Yo, Daniel Blake, de Ken Loach
Dejemos a un lado a los psicópatas y a los chicos malos que pueblan buena parte de las películas que se estrenan. La mayor parte de la humanidad está formada por gente buena, honrada, íntegra. Esos son los personajes eternos de ese irreductible, y a veces ingenuo, luchador del cine social que es Ken Loach, el heredero directo del free cinema.
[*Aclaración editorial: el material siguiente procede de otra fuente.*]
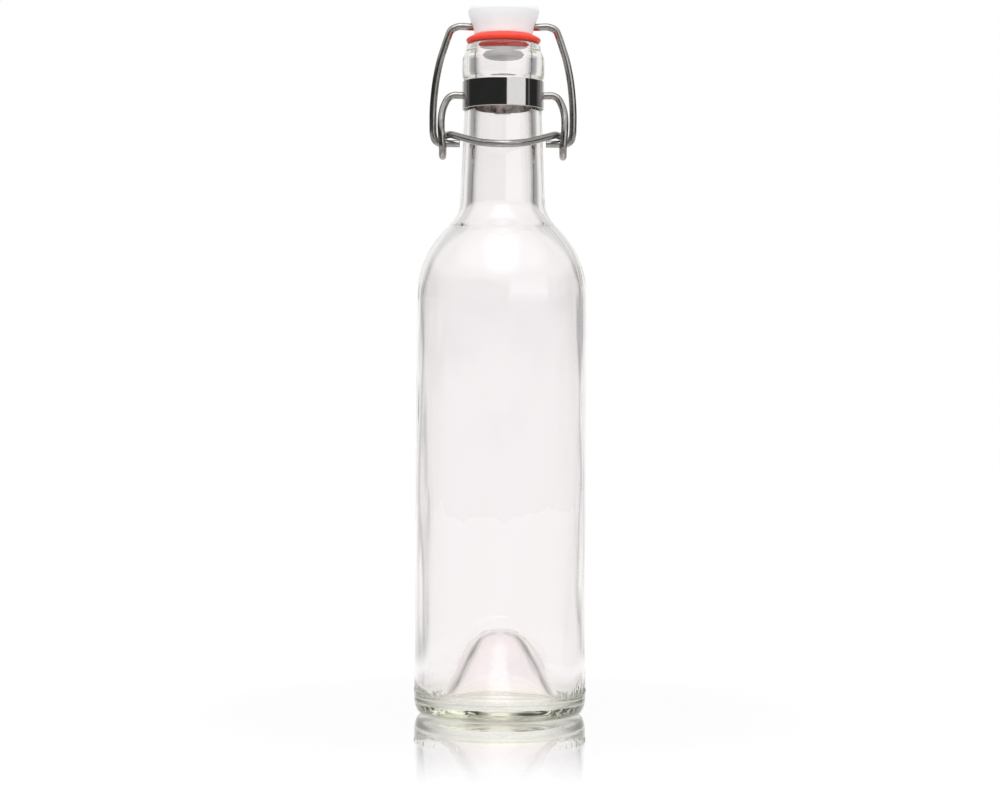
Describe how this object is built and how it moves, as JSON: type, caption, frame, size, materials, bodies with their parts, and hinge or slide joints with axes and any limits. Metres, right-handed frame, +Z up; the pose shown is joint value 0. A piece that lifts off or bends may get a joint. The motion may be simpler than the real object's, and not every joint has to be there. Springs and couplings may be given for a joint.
{
  "type": "swing-top growler bottle",
  "caption": "Clear glass swing-top bottle with a deep pushed-up base, wire lever and bail closure, white stopper head and red sealing ring.",
  "frame": {"origin": "centre of the base, on the plane of the bearing ring that the bottle stands on", "axes": "+Z up along the bottle's axis, -Y towards the front where the lever's thumb loop hangs, X along the hinge axes of the closure"},
  "size_m": [0.0608, 0.0608, 0.2535],
  "materials": {
    "clear_glass": "fire polished",
    "band_steel": "polished",
    "wire_steel": "bright drawn",
    "white_plastic": "satin moulded",
    "red_rubber": "matt moulded"
  },
  "bodies": {
    "bottle": {"glass_bottle": "clear_glass", "neck_band": "band_steel"},
    "lever": {"lever_wire": "wire_steel"},
    "bail": {"stopper_wire": "wire_steel"},
    "stopper": {"stopper_head": "white_plastic", "sealing_ring": "red_rubber"}
  },
  "joints": [
    {"name": "lever_pivot", "type": "hinge", "parent": "bottle", "child": "lever", "pos_m": [0, 0, 0.2194], "axis": [-1, 0, 0], "range_deg": [0, 165]},
    {"name": "bail_hook", "type": "hinge", "parent": "lever", "child": "bail", "pos_m": [0, 0.0003, 0.2023], "axis": [-1, 0, 0], "range_deg": [-98, 0]},
    {"name": "stopper_tilt", "type": "hinge", "parent": "bail", "child": "stopper", "pos_m": [0, 0, 0.2438], "axis": [-1, 0, 0], "range_deg": [-45, 0]}
  ],
  "couplings": [
    {"joint": "bail_hook", "follows": "lever_pivot", "ratio": -0.59},
    {"joint": "stopper_tilt", "follows": "lever_pivot", "ratio": -0.27}
  ]
}
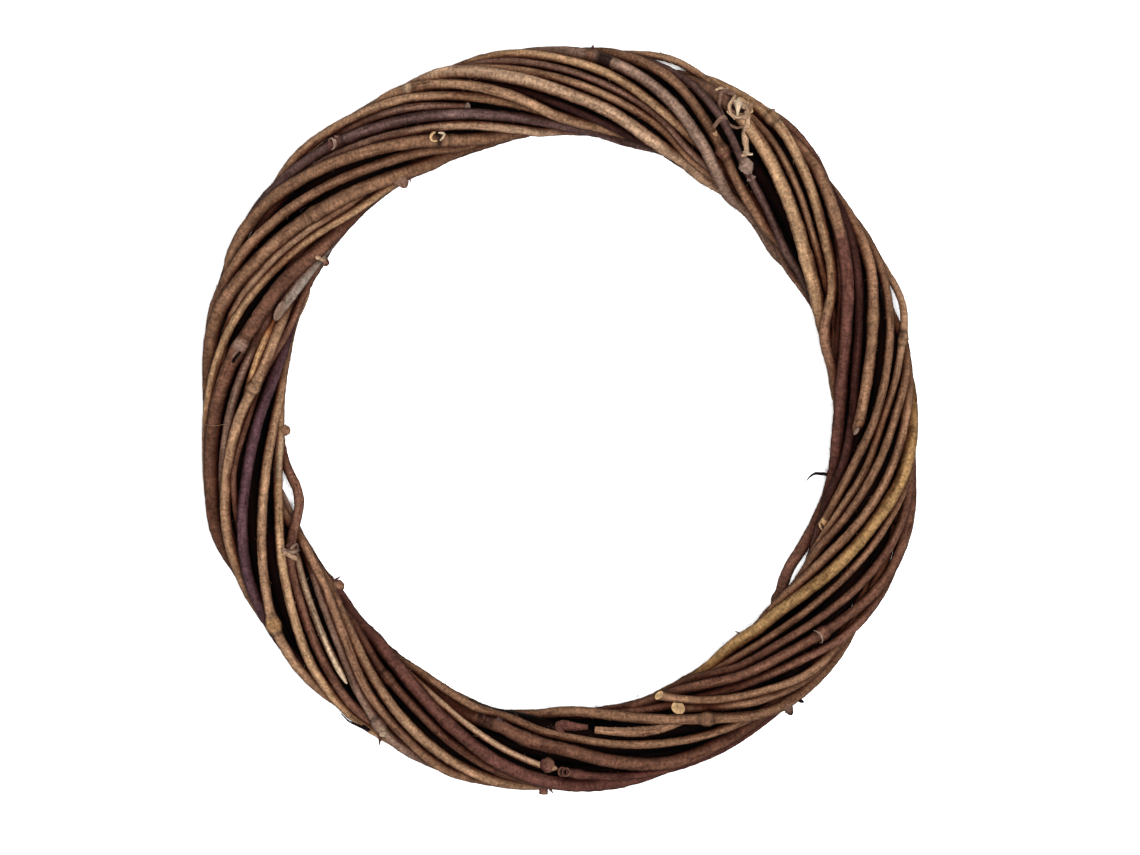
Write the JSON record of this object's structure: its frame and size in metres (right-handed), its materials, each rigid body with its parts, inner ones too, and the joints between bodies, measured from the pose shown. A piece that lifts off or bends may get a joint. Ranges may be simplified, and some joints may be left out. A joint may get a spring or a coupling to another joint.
{
  "type": "vine wreath",
  "caption": "Bare wreath of dry smilax vines twisted as a rope and bent to a round ring, with loose loops, swollen nodes, stub twigs, curled tendrils and pale cut ends.",
  "frame": {"origin": "middle of the ring on the surface it lies on", "axes": "+Z is the ring's axis, pointing up from the surface; +Y is the side shown at the top of the picture; +X is the side shown at its right"},
  "size_m": [0.2504, 0.2618, 0.0358],
  "materials": {
    "core_01": "dark dry bark, matte",
    "core_02": "dark dry bark, matte",
    "middle_01": "dark dry bark, soft sheen",
    "middle_02": "purple brown bark, smooth",
    "middle_03": "dark dry bark, soft sheen",
    "middle_04": "dark dry bark, matte",
    "twig_01": "pale dry bark, matte",
    "twig_02": "pale dry bark, matte",
    "twig_03": "purple brown bark, smooth",
    "twig_04": "dark dry bark, soft sheen",
    "vine_01": "pale dry bark, matte",
    "vine_02": "dry golden tan bark, matte",
    "vine_03": "dry brown bark, soft sheen",
    "vine_04": "purple brown bark, smooth",
    "vine_05": "dry tan bark, matte",
    "vine_06": "dry tan bark, matte",
    "vine_07": "dry brown bark, soft sheen",
    "vine_08": "dry golden tan bark, matte",
    "vine_09": "dry golden tan bark, matte",
    "vine_10": "dry tan bark, matte",
    "vine_11": "dry brown bark, soft sheen",
    "vine_12": "dry tan bark, matte",
    "vine_13": "dry tan bark, matte",
    "vine_14": "dark dry bark, soft sheen",
    "vine_15": "dry tan bark, matte",
    "vine_16": "dry brown bark, soft sheen",
    "vine_17": "pale dry bark, matte",
    "vine_18": "dry brown bark, soft sheen",
    "vine_19": "dry golden tan bark, matte"
  },
  "bodies": {
    "root": {"core_01": "core_01", "core_02": "core_02", "middle_01": "middle_01", "middle_02": "middle_02", "middle_03": "middle_03", "middle_04": "middle_04", "twig_01": "twig_01", "twig_02": "twig_02", "twig_03": "twig_03", "twig_04": "twig_04", "vine_01": "vine_01", "vine_02": "vine_02", "vine_03": "vine_03", "vine_04": "vine_04", "vine_05": "vine_05", "vine_06": "vine_06", "vine_07": "vine_07", "vine_08": "vine_08", "vine_09": "vine_09", "vine_10": "vine_10", "vine_11": "vine_11", "vine_12": "vine_12", "vine_13": "vine_13", "vine_14": "vine_14", "vine_15": "vine_15", "vine_16": "vine_16", "vine_17": "vine_17", "vine_18": "vine_18", "vine_19": "vine_19"}
  },
  "joints": []
}
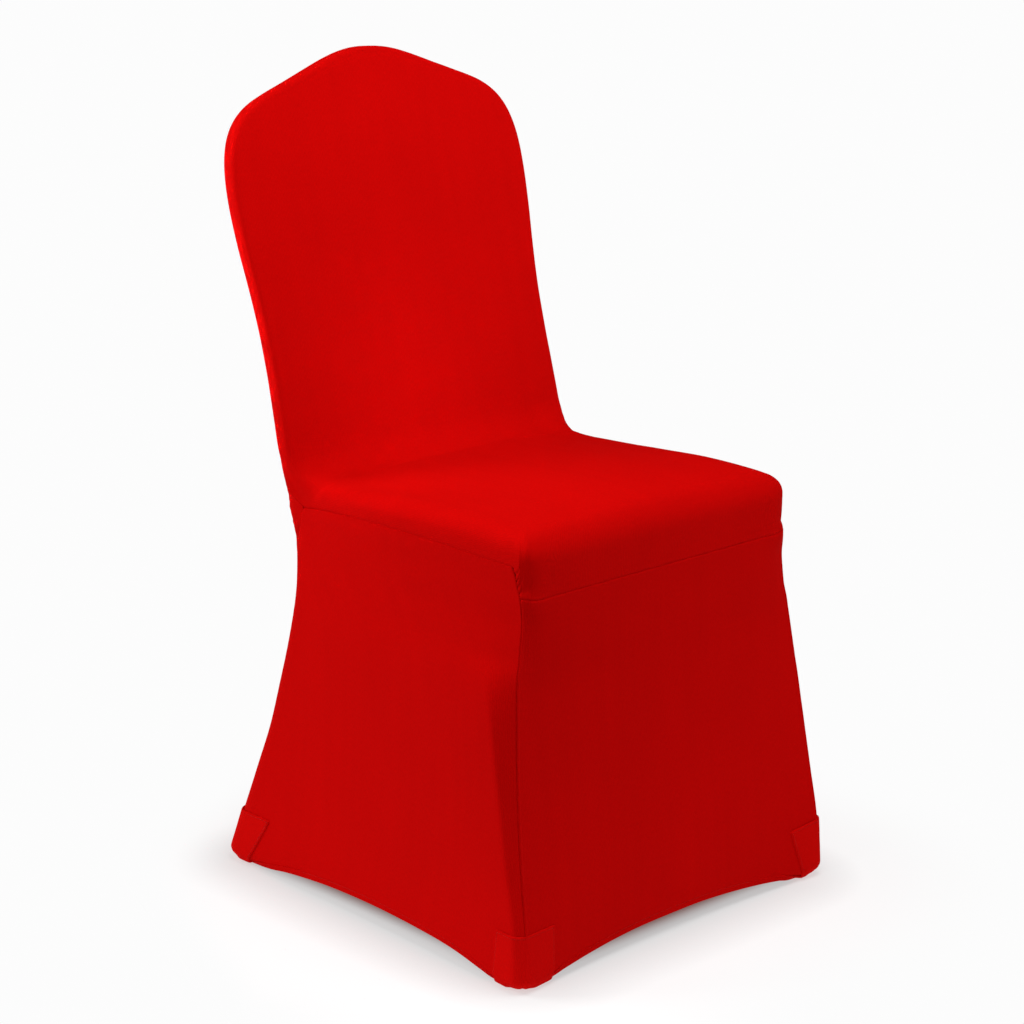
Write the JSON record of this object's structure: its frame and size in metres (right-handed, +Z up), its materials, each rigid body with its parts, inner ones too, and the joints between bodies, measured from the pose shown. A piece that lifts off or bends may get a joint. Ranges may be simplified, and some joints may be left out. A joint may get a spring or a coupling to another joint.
{
  "type": "stretch cover for a banquet dining chair",
  "caption": "Full-length red stretch-knit cover shaped to a crown-back banquet chair, with a fitted seat, flared skirts, arched hems and a cupped pocket at each foot.",
  "frame": {"origin": "on the floor, in the middle of the cover's footprint", "axes": "-Y towards the front of the chair, +X towards the left hand of a person sitting on it, +Z up"},
  "size_m": [0.4898, 0.5311, 0.9298],
  "materials": {
    "main_cloth": "matte stretch knit with a slight sheen",
    "back_cloth": "matte stretch knit with a slight sheen",
    "front_cloth": "matte stretch knit with a slight sheen",
    "side_cloth": "matte stretch knit with a slight sheen",
    "pocket_cloth": "matte stretch knit with a slight sheen"
  },
  "bodies": {
    "root": {"main_panel": "main_cloth", "back_panel": "back_cloth", "front_skirt": "front_cloth", "side_skirt_left": "side_cloth", "side_skirt_right": "side_cloth", "foot_pocket_front_left": "pocket_cloth", "foot_pocket_front_right": "pocket_cloth", "foot_pocket_rear_left": "pocket_cloth", "foot_pocket_rear_right": "pocket_cloth"}
  },
  "joints": []
}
Yo, Daniel Blake es el retrato de un ciudadano cualquiera en esta Europa devastada por la crisis inventada para laminar a la sociedad, para que suceda precisamente lo que acaba pasando en la película del director de Felices dieciséis, una de sus mejores películas. Daniel Blake (Hayley Squires) es un carpintero viudo que sufre un infarto y al que no le dan la invalidez provisional y tampoco trabajo porque no es apto para él. Una endemoniada burocracia, con sus normas absurdas, y un servicio sanitario externalizado le pondrán todas las trabas habidas y por haber a su vida futura. En su odisea, este luchador que no agacha la cabeza, se encuentra con Rachel (Natalie Ann Jemieson) una joven madre soltera con dos niños y sin trabajo que no puede encender la calefacción y ha de prostituirse.
Daniel Blake lo ve claro: todo se orquesta para que los Daniel Blake de este mundo, el excedente humano, desaparezca de los ordenadores y sea, en el sentido más contundente, enterrado. La burocracia mata en el Reino Unido de los conservadores como mataba en la de Margaret Tatcher, odiada por el cineasta británico. La película de Ken Loach, como todas las suyas, destila humanismo social y peca de ingenuidad. La batalla, ahora y siempre, la están perdiendo los Daniel Blake. Al capitalismo salvaje, y que mata, no se le puede combatir a cara de ángel (su único acto de rebeldía consistira en pintar en las paredes de las oficinas de la Seguridad Social: Yo soy Daniel Blake) sino a cara de perro.